What are your thoughts?


  1. I wonder what Obama is going to announce on Wednesday in Denver? You could knock me over with a feather if it was one of these options, but we sure need immediate relief from high student loan payments. The effect of the problem, whatever it's causes, is the easiest one to grasp and work backwards from. People simply cannot make the monthly expected payments.

  2. It will be interesting to see what Obama has to say. He certainly has allowed the pigs to have full access to the trough these past four years. He is in a tight spot now. I think a lot of people were banking on(no pun intended)the progressive members of the 99% staying in a political coma- but we didn't.

  3. I enjoyed reading the article & the comments. I especially liked the Student Debt Living magazine cover you included. Funny & sad at the same time.

  4. http://online.wsj.com/article/SB10001424052970204644504576653043088346786.html

  5. The president's plan offers too little too late.
    It doesn't protect private loan borrowers nor does it give relief to defaulters.

    Some combination of the 8 options is probably our best way out. But I have 2 more suggestions:

    1) Why not have the banks who collapsed our economy with their usurious and unethical ways be forced to eat the loans?

    Taxpayers don't have to pay for it and it serves as at least a partial punishment for the banks misdeeds.


    2)Since most of us in the indentured educated class just want a fair repayment option, a)have one set, fixed interest rate (even 100% would be more fair than the way it is now), b)apply that to the original PRINCIPLE of the loans (not the conflated balance that most currently have). c)Borrowers would have 1 fixed number to paydown. d)All previous payments would be applied to this one # and that is what you have to pay off. e)Additionally, there should still be IBR and f)one should be able to get as many hardship deferments as they can legitimately prove. g)Whatever isn't paid off by a certain age (like 50 or 60)is "forgiven".
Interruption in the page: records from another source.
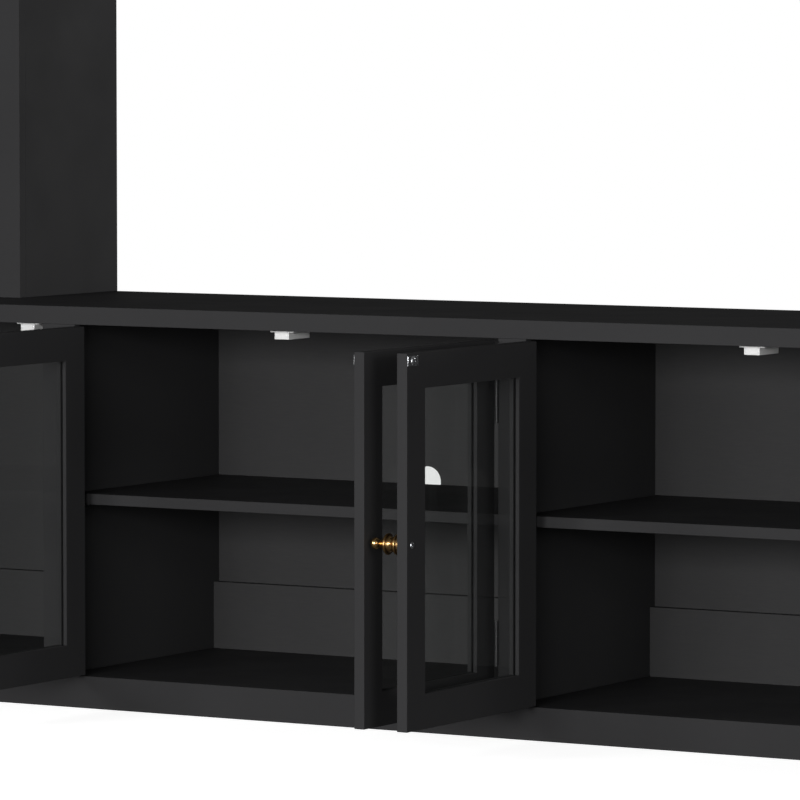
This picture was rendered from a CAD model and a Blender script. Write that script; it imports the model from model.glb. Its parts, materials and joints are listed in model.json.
import json
import math

import bmesh
import bpy
from mathutils import Matrix, Vector


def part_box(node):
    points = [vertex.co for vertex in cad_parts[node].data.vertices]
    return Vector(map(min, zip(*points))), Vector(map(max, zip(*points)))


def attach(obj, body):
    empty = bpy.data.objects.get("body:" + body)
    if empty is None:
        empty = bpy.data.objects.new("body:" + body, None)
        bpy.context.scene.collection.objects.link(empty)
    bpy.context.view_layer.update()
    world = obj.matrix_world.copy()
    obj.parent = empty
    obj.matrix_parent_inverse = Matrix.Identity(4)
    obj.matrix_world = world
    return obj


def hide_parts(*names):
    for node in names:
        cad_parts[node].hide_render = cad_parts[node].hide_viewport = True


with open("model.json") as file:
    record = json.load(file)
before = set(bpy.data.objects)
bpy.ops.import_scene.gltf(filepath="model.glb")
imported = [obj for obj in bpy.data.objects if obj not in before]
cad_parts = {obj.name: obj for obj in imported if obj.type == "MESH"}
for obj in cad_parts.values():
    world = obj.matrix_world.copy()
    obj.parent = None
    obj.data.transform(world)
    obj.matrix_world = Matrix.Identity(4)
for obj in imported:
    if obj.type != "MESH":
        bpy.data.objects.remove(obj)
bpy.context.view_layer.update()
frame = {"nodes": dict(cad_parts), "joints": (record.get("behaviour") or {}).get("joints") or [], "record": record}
scene = bpy.context.scene
up = Vector((0, 0, 1))

cameraLook = {"place": (3.8196, -6.6975, 0.9596), "turn": 30.77, "down": 3.753, "lens": 261.9,
              "farClip": 200}
lampLook = {
    # name: (place, looks at, width, height, watts)
    "key": ((1.0, -6.5, 1.15), (0, 0, 0.8), 4.4, 1.2, 465),
    "side": ((6.0, -2.9, 1.2), (0, 0, 0.6), 2.4, 1.6, 115),
    "left": ((-2.0, -3.4, 1.25), (-1.1, 0.2, 1.0), 1.0, 0.8, 40),
    "overhead": ((0, 0.4, 4.6), (0, 0.4, 0), 4.0, 2.5, 4),
    "rear": ((0.6, 6.4, 1.2), (0, 0, 0.7), 2.4, 1.2, 60),
}
roomLook = {"backdrop": 1.0, "ambient": 0.09, "floorSize": 14.0, "floorClear": 2.2, "floorFade": 8.4,
            "floorGlow": 0.76, "floorTone": (0.8, 0.8, 0.8, 1), "floorRoughness": 0.9, "floorSpecular": 0.1}


def aimed(thing, place, target):
    thing.location = place
    thing.rotation_euler = (Vector(target) - Vector(place)).to_track_quat("-Z", "Y").to_euler()
    scene.collection.objects.link(thing)
    return thing


def addCamera(look):
    data = bpy.data.cameras.new("viewCamera")
    data.lens = look["lens"]
    data.clip_end = look["farClip"]
    camera = bpy.data.objects.new("viewCamera", data)
    camera.location = look["place"]
    camera.rotation_euler = (math.radians(90 - look["down"]), 0, math.radians(look["turn"]))
    scene.collection.objects.link(camera)
    scene.camera = camera


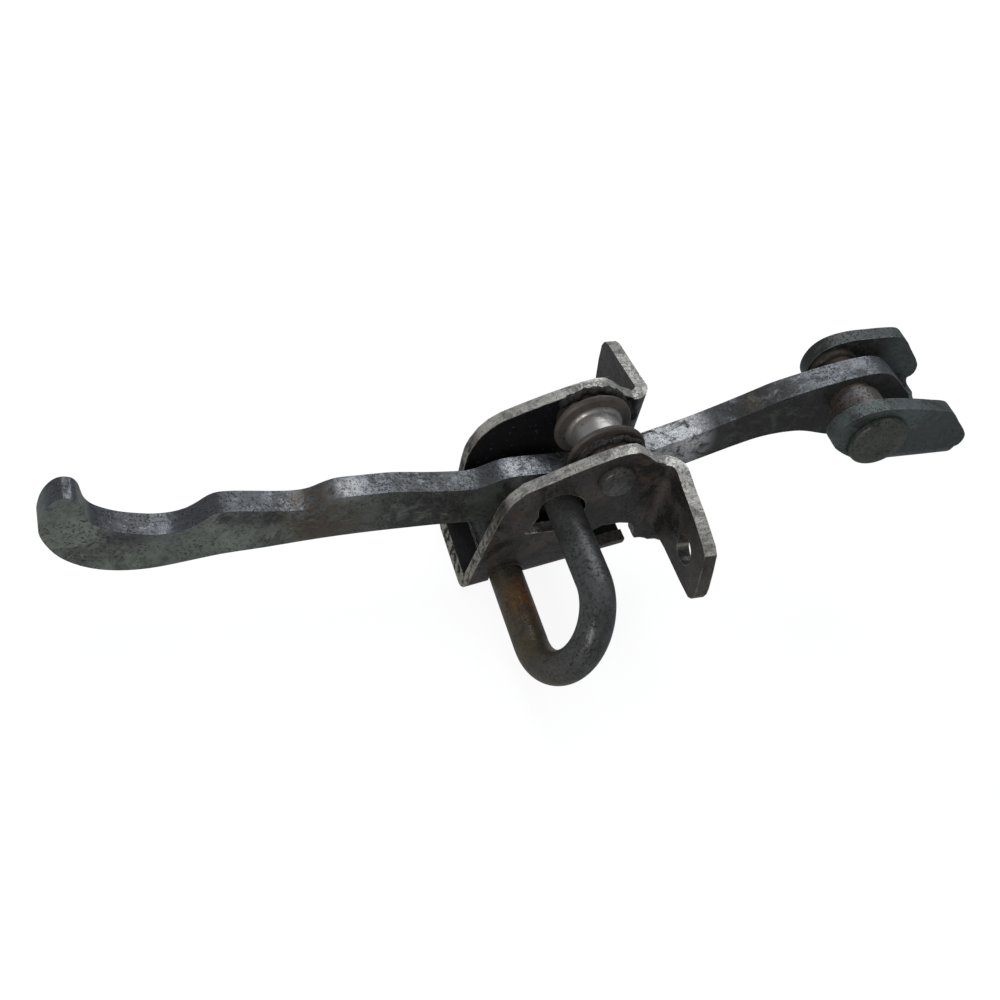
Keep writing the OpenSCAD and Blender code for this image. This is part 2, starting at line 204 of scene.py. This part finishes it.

    That way we still partially stick it to the banks ( no more big profits on ridiculous terms), and the loans get repaid so there can be no complaining that borrows have shirked their responsibilities.


  6. Great analysis, Paul. In short, the banksters and "higher education" pigs:
    (a) bear NONE of the risk;
    (b) they reap all of the financial rewards;
    (c) the cockroaches are well-situated and experienced, in how to play the game; and
    (d) they are pitted against one-time, ignorant consumers.

    The interests of the higher education industry do not run congruent with the interests of their students. The schools want to keep expanding, even though the job market is shrinking. As such, these supposed "institutions of higher learning" will continue to lie to students.

  7. @ Lysander- That is a great idea to have the banks (and I think the universities, as well) share some/all of the responsibility for this. THIS IS FRAUDULENT ACTIVITY here. It is a SCAM. They are peddling an overpriced, grossly inflated product through the manipulation of the federal lending program, and marketing to naive student consumers.

    @ Nando- Yes, this is going to keep happening for all of the reasons you have said. That is exactly why Obama's student debt relief plan is a big joke, considering the enormity of this problem.